You mean the link I thanked him for sharing since I found it to be interesting?

Based on that analogy you made, evidently you didn't.

2 hours ago, TheVat said:

Thanks for zoom session report.  So much to chew on there.  Marcus has always struck me as a voice of reason in confronting some of the breathless claims for AI.   Like his observations on what AI theorists call factuality, as deep learning programs can maintain no world model from which to build the kind of understanding that conscious beings do.  Without world models, you are left with only syntax, and it's back to the old Chinese Room.  

And the problems of symbol grounding are something that cognitive scientists/linguists like Chomsky can really help sharpen our view of.  Rich models of the world, innate pathways for meaning and semantics, deep structures that allow an instinctive grasp of a world out there...this is Chomsky territory.  (and Chomsky is still exploring at age 95, still showing up for symposia and interviews, he's an amazing guy)  There are places for both GOFAI and machine learning to shake hands in solving such problems.  

 

I would hope everyone here can keep focus on the many issues of AI, rather than on personalities.   Leave the past burns behind. 
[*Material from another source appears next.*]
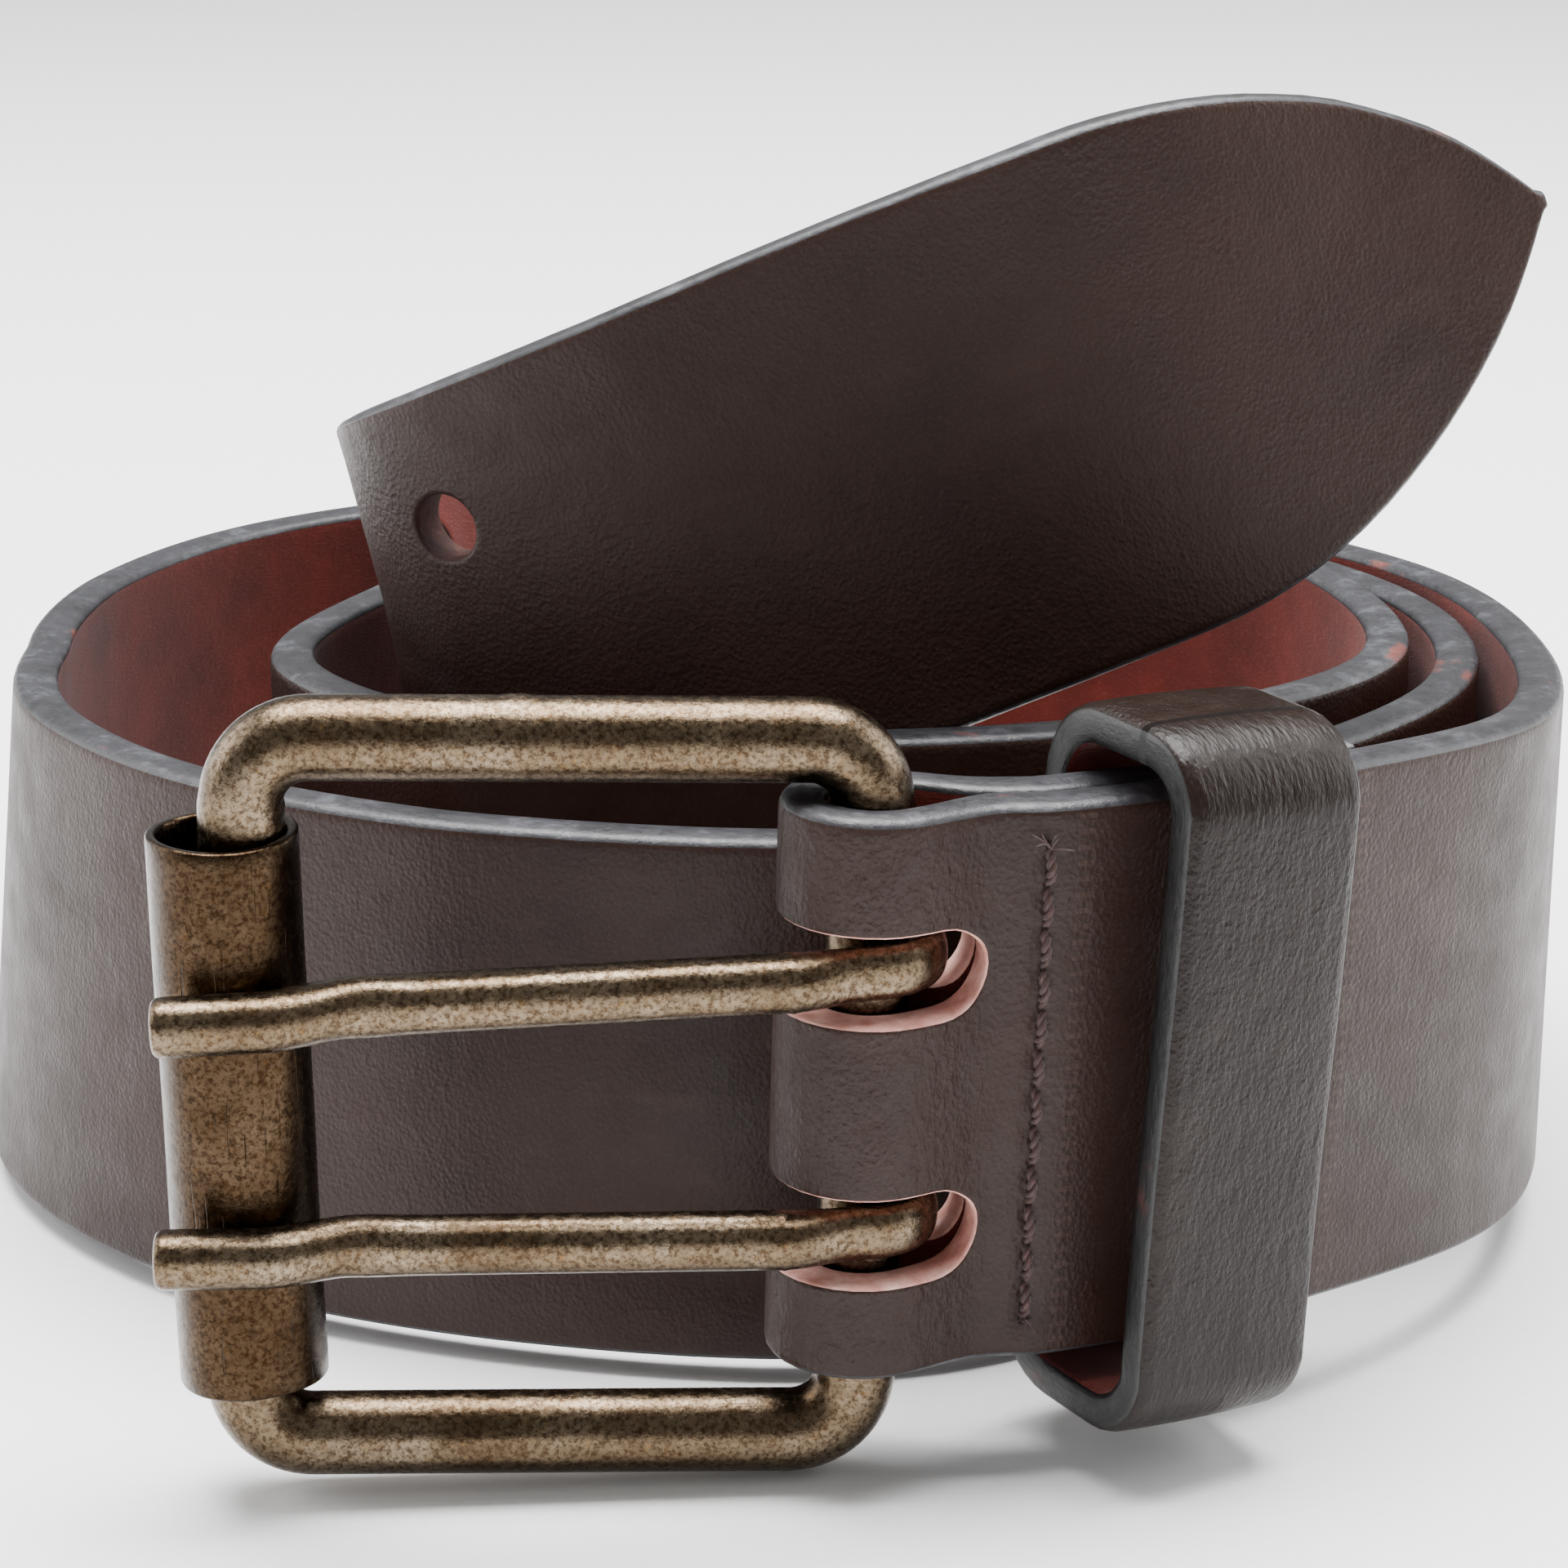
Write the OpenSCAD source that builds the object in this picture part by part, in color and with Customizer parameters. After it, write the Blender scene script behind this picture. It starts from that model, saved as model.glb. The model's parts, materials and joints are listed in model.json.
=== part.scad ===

Chomsky referred to looking at the wrong thing as barking up the wrong tree. To me, that wrong tree is really the entire reverse-engineering paradigm. The mind isn't a tool to be reverse engineered, because it isn't a designed artifact in the first place. To make progress, performance in any form should be persued, and not "reverse engineering" perceived anthropomorphisms. I've said to other people that the "optimizations" of the evolved mind isn't of the same kind possessed by engineered tools. In fact, these mental optimizations are even looked at as deficiencies, so are those going to be all "reverse engineered"? See this list https://en.wikipedia.org/wiki/List_of_cognitive_biases

As for personalities, I like following Marcus's blog for the drama between him and the other AI experts, it's actually pretty hilarious.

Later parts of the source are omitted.